**INFORMATION PROVIDED:**
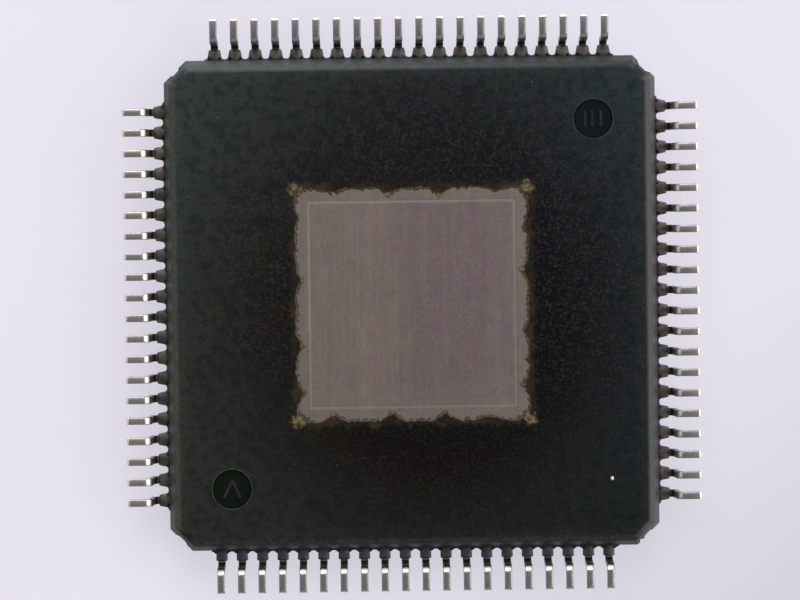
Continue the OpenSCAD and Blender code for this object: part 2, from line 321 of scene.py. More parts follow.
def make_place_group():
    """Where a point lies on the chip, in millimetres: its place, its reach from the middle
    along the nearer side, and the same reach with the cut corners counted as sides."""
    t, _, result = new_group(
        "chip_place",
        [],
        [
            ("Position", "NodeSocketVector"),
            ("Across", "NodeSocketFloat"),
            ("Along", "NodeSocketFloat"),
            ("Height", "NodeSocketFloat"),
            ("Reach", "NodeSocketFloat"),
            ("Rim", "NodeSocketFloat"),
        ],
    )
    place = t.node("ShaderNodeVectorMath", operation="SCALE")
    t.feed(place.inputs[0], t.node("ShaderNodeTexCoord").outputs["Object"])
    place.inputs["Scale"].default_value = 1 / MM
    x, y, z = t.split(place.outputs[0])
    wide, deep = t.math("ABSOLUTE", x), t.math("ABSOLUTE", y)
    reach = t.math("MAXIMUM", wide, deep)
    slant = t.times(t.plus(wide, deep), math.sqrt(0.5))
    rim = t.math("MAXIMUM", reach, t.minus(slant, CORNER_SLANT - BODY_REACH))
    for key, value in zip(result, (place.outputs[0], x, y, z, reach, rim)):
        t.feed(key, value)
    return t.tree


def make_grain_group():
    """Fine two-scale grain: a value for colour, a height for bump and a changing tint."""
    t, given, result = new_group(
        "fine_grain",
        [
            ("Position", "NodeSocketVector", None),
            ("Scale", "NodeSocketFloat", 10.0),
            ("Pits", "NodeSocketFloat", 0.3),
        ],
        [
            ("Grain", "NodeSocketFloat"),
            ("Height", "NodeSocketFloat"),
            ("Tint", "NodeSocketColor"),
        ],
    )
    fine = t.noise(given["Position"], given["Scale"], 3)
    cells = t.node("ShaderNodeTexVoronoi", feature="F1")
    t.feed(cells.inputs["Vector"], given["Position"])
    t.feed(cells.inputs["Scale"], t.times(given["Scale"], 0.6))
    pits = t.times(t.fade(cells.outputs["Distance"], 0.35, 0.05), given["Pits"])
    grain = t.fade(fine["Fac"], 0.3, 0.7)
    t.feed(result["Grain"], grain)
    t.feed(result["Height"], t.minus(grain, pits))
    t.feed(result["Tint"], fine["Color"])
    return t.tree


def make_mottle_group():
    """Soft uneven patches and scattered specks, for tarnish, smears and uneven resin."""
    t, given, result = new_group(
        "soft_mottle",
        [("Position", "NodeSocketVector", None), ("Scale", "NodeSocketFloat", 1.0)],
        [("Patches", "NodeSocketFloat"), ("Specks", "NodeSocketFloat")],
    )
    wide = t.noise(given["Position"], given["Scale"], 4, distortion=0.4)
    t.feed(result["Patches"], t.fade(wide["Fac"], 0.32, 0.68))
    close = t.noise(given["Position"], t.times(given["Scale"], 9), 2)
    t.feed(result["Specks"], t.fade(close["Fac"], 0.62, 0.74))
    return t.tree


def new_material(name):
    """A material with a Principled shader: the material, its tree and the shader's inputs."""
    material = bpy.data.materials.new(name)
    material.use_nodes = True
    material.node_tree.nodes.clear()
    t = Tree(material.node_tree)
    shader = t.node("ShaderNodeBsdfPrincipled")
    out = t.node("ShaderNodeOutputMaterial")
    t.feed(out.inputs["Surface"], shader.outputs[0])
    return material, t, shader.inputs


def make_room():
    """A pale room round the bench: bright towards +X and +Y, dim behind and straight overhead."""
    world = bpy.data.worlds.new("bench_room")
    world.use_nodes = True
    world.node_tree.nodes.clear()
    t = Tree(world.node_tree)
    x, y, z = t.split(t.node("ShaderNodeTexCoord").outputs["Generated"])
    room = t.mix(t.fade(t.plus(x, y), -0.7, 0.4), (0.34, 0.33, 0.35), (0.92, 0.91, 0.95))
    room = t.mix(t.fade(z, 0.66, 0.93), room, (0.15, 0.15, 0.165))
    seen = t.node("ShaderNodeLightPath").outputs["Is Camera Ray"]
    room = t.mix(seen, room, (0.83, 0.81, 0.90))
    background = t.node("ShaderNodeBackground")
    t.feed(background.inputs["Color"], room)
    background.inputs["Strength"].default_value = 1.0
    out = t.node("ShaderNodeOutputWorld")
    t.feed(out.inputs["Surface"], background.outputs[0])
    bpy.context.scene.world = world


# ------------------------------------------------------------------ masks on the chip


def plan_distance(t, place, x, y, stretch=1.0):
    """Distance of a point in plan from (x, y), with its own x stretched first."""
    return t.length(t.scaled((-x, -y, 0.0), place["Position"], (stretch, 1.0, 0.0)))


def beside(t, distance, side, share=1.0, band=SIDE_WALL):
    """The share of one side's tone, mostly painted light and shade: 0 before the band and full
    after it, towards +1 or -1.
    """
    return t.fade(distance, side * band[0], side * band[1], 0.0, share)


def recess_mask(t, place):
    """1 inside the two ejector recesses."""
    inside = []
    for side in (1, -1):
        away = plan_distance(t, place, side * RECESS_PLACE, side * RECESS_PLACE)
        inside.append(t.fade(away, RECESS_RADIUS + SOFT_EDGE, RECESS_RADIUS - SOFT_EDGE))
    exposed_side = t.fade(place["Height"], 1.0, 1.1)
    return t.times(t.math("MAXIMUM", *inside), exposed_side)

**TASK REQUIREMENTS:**
Return all the data exactly as given.

**OUTPUT OF THE TASK:**
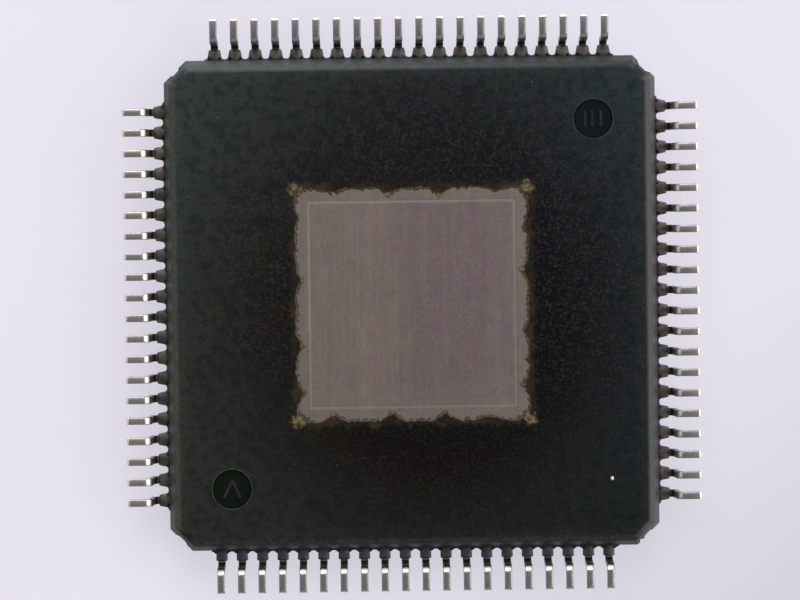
Continue the OpenSCAD and Blender code for this object: part 2, from line 321 of scene.py. More parts follow.
def make_place_group():
    """Where a point lies on the chip, in millimetres: its place, its reach from the middle
    along the nearer side, and the same reach with the cut corners counted as sides."""
    t, _, result = new_group(
        "chip_place",
        [],
        [
            ("Position", "NodeSocketVector"),
            ("Across", "NodeSocketFloat"),
            ("Along", "NodeSocketFloat"),
            ("Height", "NodeSocketFloat"),
            ("Reach", "NodeSocketFloat"),
            ("Rim", "NodeSocketFloat"),
        ],
    )
    place = t.node("ShaderNodeVectorMath", operation="SCALE")
    t.feed(place.inputs[0], t.node("ShaderNodeTexCoord").outputs["Object"])
    place.inputs["Scale"].default_value = 1 / MM
    x, y, z = t.split(place.outputs[0])
    wide, deep = t.math("ABSOLUTE", x), t.math("ABSOLUTE", y)
    reach = t.math("MAXIMUM", wide, deep)
    slant = t.times(t.plus(wide, deep), math.sqrt(0.5))
    rim = t.math("MAXIMUM", reach, t.minus(slant, CORNER_SLANT - BODY_REACH))
    for key, value in zip(result, (place.outputs[0], x, y, z, reach, rim)):
        t.feed(key, value)
    return t.tree


def make_grain_group():
    """Fine two-scale grain: a value for colour, a height for bump and a changing tint."""
    t, given, result = new_group(
        "fine_grain",
        [
            ("Position", "NodeSocketVector", None),
            ("Scale", "NodeSocketFloat", 10.0),
            ("Pits", "NodeSocketFloat", 0.3),
        ],
        [
            ("Grain", "NodeSocketFloat"),
            ("Height", "NodeSocketFloat"),
            ("Tint", "NodeSocketColor"),
        ],
    )
    fine = t.noise(given["Position"], given["Scale"], 3)
    cells = t.node("ShaderNodeTexVoronoi", feature="F1")
    t.feed(cells.inputs["Vector"], given["Position"])
    t.feed(cells.inputs["Scale"], t.times(given["Scale"], 0.6))
    pits = t.times(t.fade(cells.outputs["Distance"], 0.35, 0.05), given["Pits"])
    grain = t.fade(fine["Fac"], 0.3, 0.7)
    t.feed(result["Grain"], grain)
    t.feed(result["Height"], t.minus(grain, pits))
    t.feed(result["Tint"], fine["Color"])
    return t.tree


def make_mottle_group():
    """Soft uneven patches and scattered specks, for tarnish, smears and uneven resin."""
    t, given, result = new_group(
        "soft_mottle",
        [("Position", "NodeSocketVector", None), ("Scale", "NodeSocketFloat", 1.0)],
        [("Patches", "NodeSocketFloat"), ("Specks", "NodeSocketFloat")],
    )
    wide = t.noise(given["Position"], given["Scale"], 4, distortion=0.4)
    t.feed(result["Patches"], t.fade(wide["Fac"], 0.32, 0.68))
    close = t.noise(given["Position"], t.times(given["Scale"], 9), 2)
    t.feed(result["Specks"], t.fade(close["Fac"], 0.62, 0.74))
    return t.tree


def new_material(name):
    """A material with a Principled shader: the material, its tree and the shader's inputs."""
    material = bpy.data.materials.new(name)
    material.use_nodes = True
    material.node_tree.nodes.clear()
    t = Tree(material.node_tree)
    shader = t.node("ShaderNodeBsdfPrincipled")
    out = t.node("ShaderNodeOutputMaterial")
    t.feed(out.inputs["Surface"], shader.outputs[0])
    return material, t, shader.inputs


def make_room():
    """A pale room round the bench: bright towards +X and +Y, dim behind and straight overhead."""
    world = bpy.data.worlds.new("bench_room")
    world.use_nodes = True
    world.node_tree.nodes.clear()
    t = Tree(world.node_tree)
    x, y, z = t.split(t.node("ShaderNodeTexCoord").outputs["Generated"])
    room = t.mix(t.fade(t.plus(x, y), -0.7, 0.4), (0.34, 0.33, 0.35), (0.92, 0.91, 0.95))
    room = t.mix(t.fade(z, 0.66, 0.93), room, (0.15, 0.15, 0.165))
    seen = t.node("ShaderNodeLightPath").outputs["Is Camera Ray"]
    room = t.mix(seen, room, (0.83, 0.81, 0.90))
    background = t.node("ShaderNodeBackground")
    t.feed(background.inputs["Color"], room)
    background.inputs["Strength"].default_value = 1.0
    out = t.node("ShaderNodeOutputWorld")
    t.feed(out.inputs["Surface"], background.outputs[0])
    bpy.context.scene.world = world


# ------------------------------------------------------------------ masks on the chip


def plan_distance(t, place, x, y, stretch=1.0):
    """Distance of a point in plan from (x, y), with its own x stretched first."""
    return t.length(t.scaled((-x, -y, 0.0), place["Position"], (stretch, 1.0, 0.0)))


def beside(t, distance, side, share=1.0, band=SIDE_WALL):
    """The share of one side's tone, mostly painted light and shade: 0 before the band and full
    after it, towards +1 or -1.
    """
    return t.fade(distance, side * band[0], side * band[1], 0.0, share)


def recess_mask(t, place):
    """1 inside the two ejector recesses."""
    inside = []
    for side in (1, -1):
        away = plan_distance(t, place, side * RECESS_PLACE, side * RECESS_PLACE)
        inside.append(t.fade(away, RECESS_RADIUS + SOFT_EDGE, RECESS_RADIUS - SOFT_EDGE))
    exposed_side = t.fade(place["Height"], 1.0, 1.1)
    return t.times(t.math("MAXIMUM", *inside), exposed_side)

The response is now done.